The same group of rebels targeted by the air strikes was blamed for ambushes that killed four soldiers and four policemen in the same general area on Thursday last week.

The fighting came just two days after 19 Special Forces commandos were gunned down by MILF fighters after they strayed into rebel territory on the adjacent island of Basilan.

At least 35 people have been killed in Mindanao and Basilan in a week of fighting.

The violence has cast a shadow over the government's extended peace negotiations with the MILF which began in 2003 and includes a ceasefire.

Military spokesman Lieutenant Colonel Randolph Cabangbang said Tuesday soldiers and police were advancing on the ground on the gunmen, who were hidden in bunkers and trenches and believed to be holding a local businesswoman hostage.

"There are no air strikes (today)," he told AFP. "What we have now is clearing operations."

The operation is against Juaning Abdusalam, the alleged brains of several kidnappings in the area, army spokesman Major Harold Cabunoc said.

"He is not MILF, he is a bandit and the (village) officials even had a resolution stating there is no identified MILF camp there."

He stressed that most civilian residents around the gunmen's positions had fled before the fighting began.

Ghazali Jaafar, the MILF vice chairman, denied that his group coddled lawless elements, while accusing the military of triggering the hostilities by shelling a major MILF training base near Payao last week.

"What is happening now is that air raids are continuing since yesterday," Jaafar told AFP in a telephone interview, contradicting Cabunoc, the national army spokesman.

"We have ordered our fighters on the ground to stand down and respect the peace process," Jaafar said.
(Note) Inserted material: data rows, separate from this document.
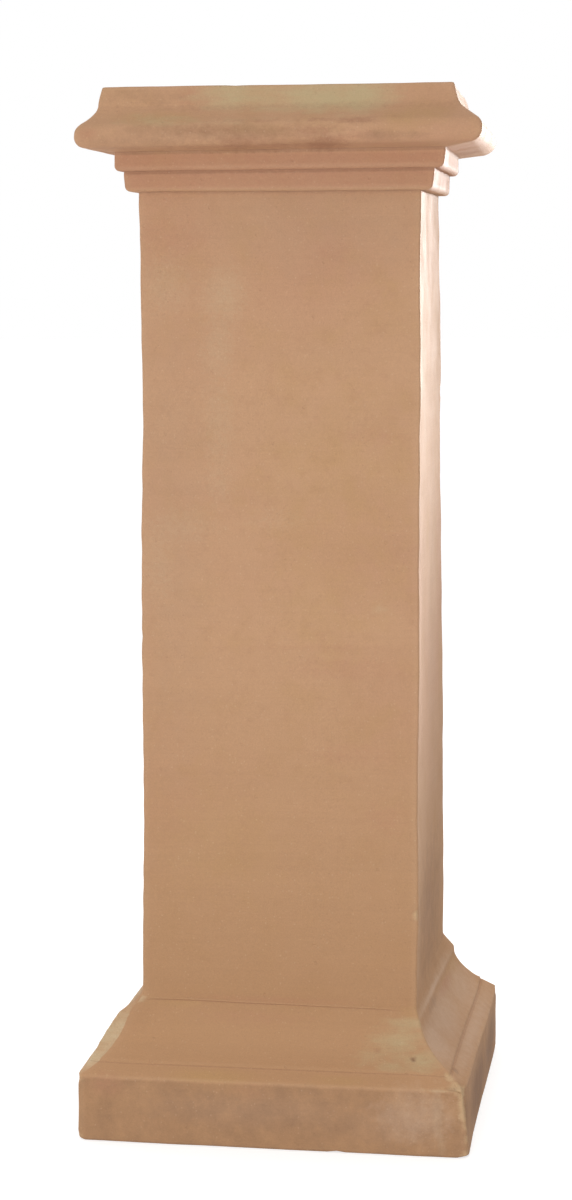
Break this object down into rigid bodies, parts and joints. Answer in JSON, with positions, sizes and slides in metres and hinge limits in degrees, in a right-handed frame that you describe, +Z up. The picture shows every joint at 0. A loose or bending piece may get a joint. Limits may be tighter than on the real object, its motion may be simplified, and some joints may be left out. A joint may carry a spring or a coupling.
{
  "type": "square terracotta pedestal column",
  "caption": "Square terracotta pedestal column with a plinth, coved base, plain shaft and bull-nosed cap, standing on its open underside with a flat top for a pot, urn or bust.",
  "frame": {"origin": "centre of the underside, on the surface the column stands on", "axes": "+Z up the column, -Y towards the front face, +X to the right"},
  "size_m": [0.4186, 0.4186, 1.073],
  "materials": {
    "terracotta": "matte"
  },
  "bodies": {
    "root": {"column": "terracotta"}
  },
  "joints": []
}
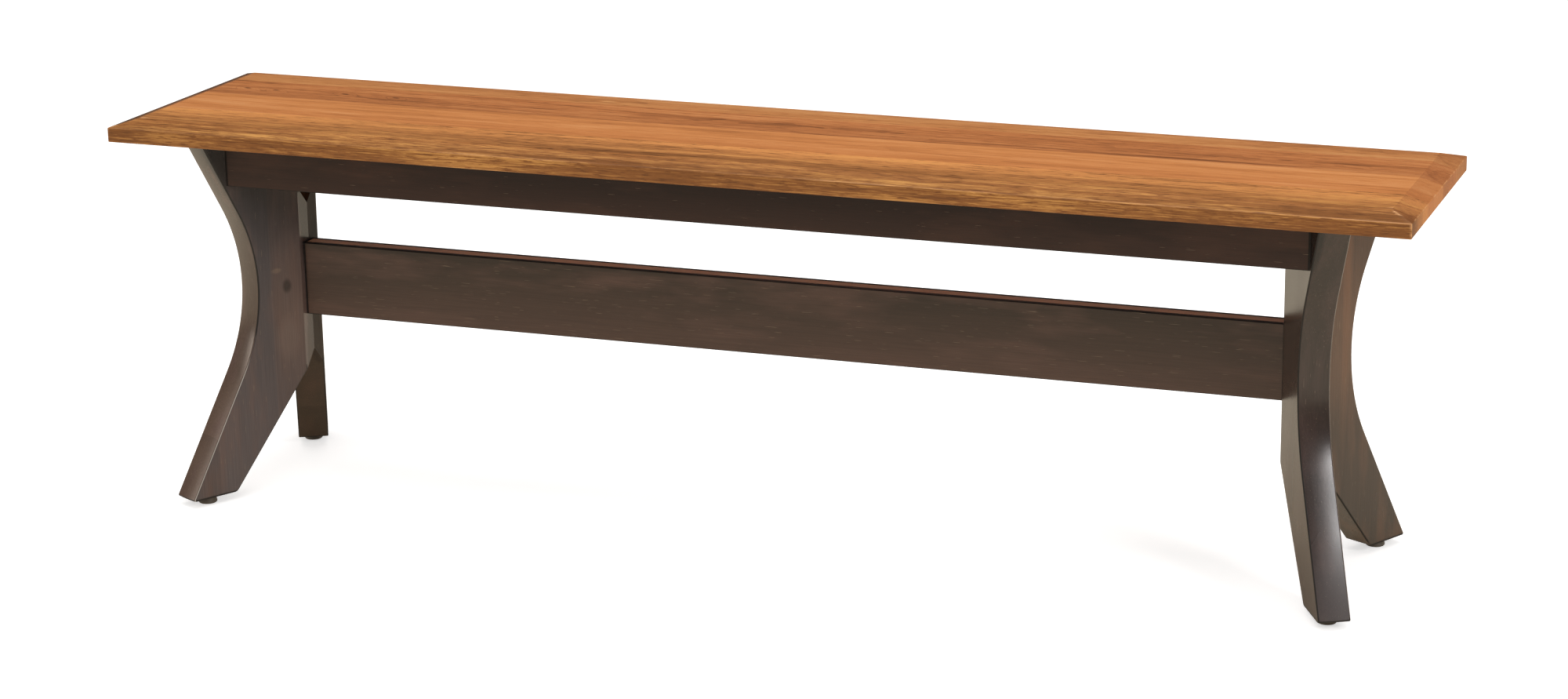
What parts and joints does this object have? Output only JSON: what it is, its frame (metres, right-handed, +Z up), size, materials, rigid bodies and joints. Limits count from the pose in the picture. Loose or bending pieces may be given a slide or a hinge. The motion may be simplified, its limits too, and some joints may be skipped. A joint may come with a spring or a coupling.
{
  "type": "dining bench",
  "caption": "Long dining bench: bevelled plank seat on chevron trestles of curved, splayed legs, tied by aprons and a broad stretcher, with screw-in levelling glides.",
  "frame": {"origin": "middle of the bench's footprint, on the floor", "axes": "+X along the bench, +Y to its back, +Z up"},
  "size_m": [1.524, 0.3394, 0.464],
  "materials": {
    "seat_front_wood": "satin lacquered brown hardwood",
    "seat_second_wood": "satin lacquered brown hardwood",
    "seat_third_wood": "satin lacquered brown hardwood",
    "seat_back_wood": "satin lacquered brown hardwood",
    "leg_wood": "dark stained hardwood under satin lacquer",
    "apron_wood": "dark stained hardwood under satin lacquer",
    "stretcher_wood": "dark stained hardwood under satin lacquer",
    "frame_wood": "stained hardwood, not lacquered",
    "dowel_wood": "plain beech, fluted",
    "zinc_steel": "bright zinc plate",
    "insert_metal": "turned brass",
    "pad_plastic": "moulded grey-beige nylon",
    "stem_steel": "bright zinc plate"
  },
  "bodies": {
    "bench": {"front_plank": "seat_front_wood", "second_plank": "seat_second_wood", "third_plank": "seat_third_wood", "back_plank": "seat_back_wood", "left_front_leg": "leg_wood", "left_back_leg": "leg_wood", "right_front_leg": "leg_wood", "right_back_leg": "leg_wood", "front_apron": "apron_wood", "back_apron": "apron_wood", "stretcher": "stretcher_wood", "left_rail": "frame_wood", "middle_rail": "frame_wood", "right_rail": "frame_wood", "left_front_block": "frame_wood", "left_back_block": "frame_wood", "right_front_block": "frame_wood", "right_back_block": "frame_wood", "left_mitre_dowels": "dowel_wood", "right_mitre_dowels": "dowel_wood", "apron_dowels": "dowel_wood", "rail_dowels": "dowel_wood", "stretcher_bolts": "zinc_steel", "bolt_washers": "zinc_steel", "barrel_nuts": "zinc_steel", "seat_screws": "zinc_steel", "block_screws": "zinc_steel", "glide_inserts": "insert_metal"},
    "left_front_pad": {"left_front_pad": "pad_plastic"},
    "left_back_pad": {"left_back_pad": "pad_plastic"},
    "right_front_pad": {"right_front_pad": "pad_plastic"},
    "right_back_pad": {"right_back_pad": "pad_plastic"},
    "left_front_stem": {"left_front_stem": "stem_steel"},
    "left_back_stem": {"left_back_stem": "stem_steel"},
    "right_front_stem": {"right_front_stem": "stem_steel"},
    "right_back_stem": {"right_back_stem": "stem_steel"}
  },
  "joints": [
    {"name": "left_front_height", "type": "slide", "parent": "bench", "child": "left_front_pad", "axis": [0, 0, -1], "range_m": [0, 0.01]},
    {"name": "left_front_turn", "type": "hinge", "parent": "left_front_pad", "child": "left_front_stem", "pos_m": [-0.67898, -0.13379, 0.0075], "axis": [0, 0, -1], "range_deg": [0, 2880]},
    {"name": "left_back_height", "type": "slide", "parent": "bench", "child": "left_back_pad", "axis": [0, 0, -1], "range_m": [0, 0.01]},
    {"name": "left_back_turn", "type": "hinge", "parent": "left_back_pad", "child": "left_back_stem", "pos_m": [-0.67898, 0.13379, 0.0075], "axis": [0, 0, -1], "range_deg": [0, 2880]},
    {"name": "right_front_height", "type": "slide", "parent": "bench", "child": "right_front_pad", "axis": [0, 0, -1], "range_m": [0, 0.01]},
    {"name": "right_front_turn", "type": "hinge", "parent": "right_front_pad", "child": "right_front_stem", "pos_m": [0.67898, -0.13379, 0.0075], "axis": [0, 0, -1], "range_deg": [0, 2880]},
    {"name": "right_back_height", "type": "slide", "parent": "bench", "child": "right_back_pad", "axis": [0, 0, -1], "range_m": [0, 0.01]},
    {"name": "right_back_turn", "type": "hinge", "parent": "right_back_pad", "child": "right_back_stem", "pos_m": [0.67898, 0.13379, 0.0075], "axis": [0, 0, -1], "range_deg": [0, 2880]}
  ],
  "couplings": [
    {"joint": "left_front_height", "follows": "left_front_turn", "m_per_rad": 0.00019894},
    {"joint": "left_back_height", "follows": "left_back_turn", "m_per_rad": 0.00019894},
    {"joint": "right_front_height", "follows": "right_front_turn", "m_per_rad": 0.00019894},
    {"joint": "right_back_height", "follows": "right_back_turn", "m_per_rad": 0.00019894}
  ]
}
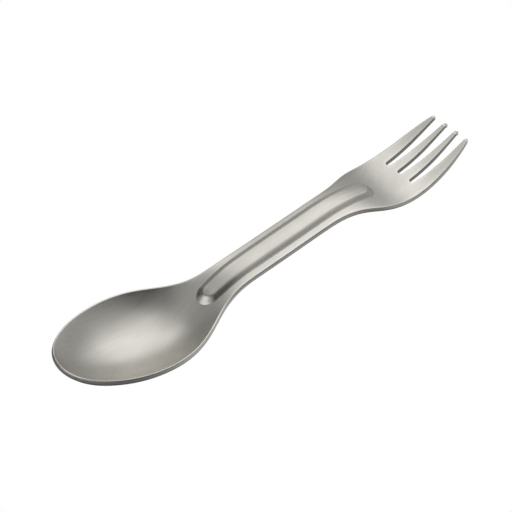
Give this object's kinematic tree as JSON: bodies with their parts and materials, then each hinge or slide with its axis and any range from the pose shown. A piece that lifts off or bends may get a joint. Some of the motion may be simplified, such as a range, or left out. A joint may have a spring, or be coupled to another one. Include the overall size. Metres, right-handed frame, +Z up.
{
  "type": "camping spoon-fork",
  "caption": "One-piece sheet-metal eating utensil with a spoon bowl at one end, a tined fork at the other and a raised stiffening rib along the handle between them.",
  "frame": {"origin": "centre of the bounding box in plan, at the level of the table the utensil rests on", "axes": "+X from the bowl towards the tine tips, +Y across the utensil, +Z up, out of the bowl's hollow"},
  "size_m": [0.1704, 0.0366, 0.0174],
  "materials": {
    "titanium": "satin bare titanium with fine brushing marks along the handle"
  },
  "bodies": {
    "root": {"spoon_fork": "titanium"}
  },
  "joints": []
}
He alleged the military had also started the Basilan clash by sending Special Forces troops into another MILF camp.

Despite calls for "an all-out war" against the rebels, President Benigno Aquino said on Monday, that the peace process with the MILF would continue.

Aquino's spokesman Ricky Carandang said Tuesday that the problem of wanted suspects fleeing into MILF sanctuaries "complicates the issue."

"We are going through the process. We are reaching out to the leadership of the MILF," he said in a radio interview.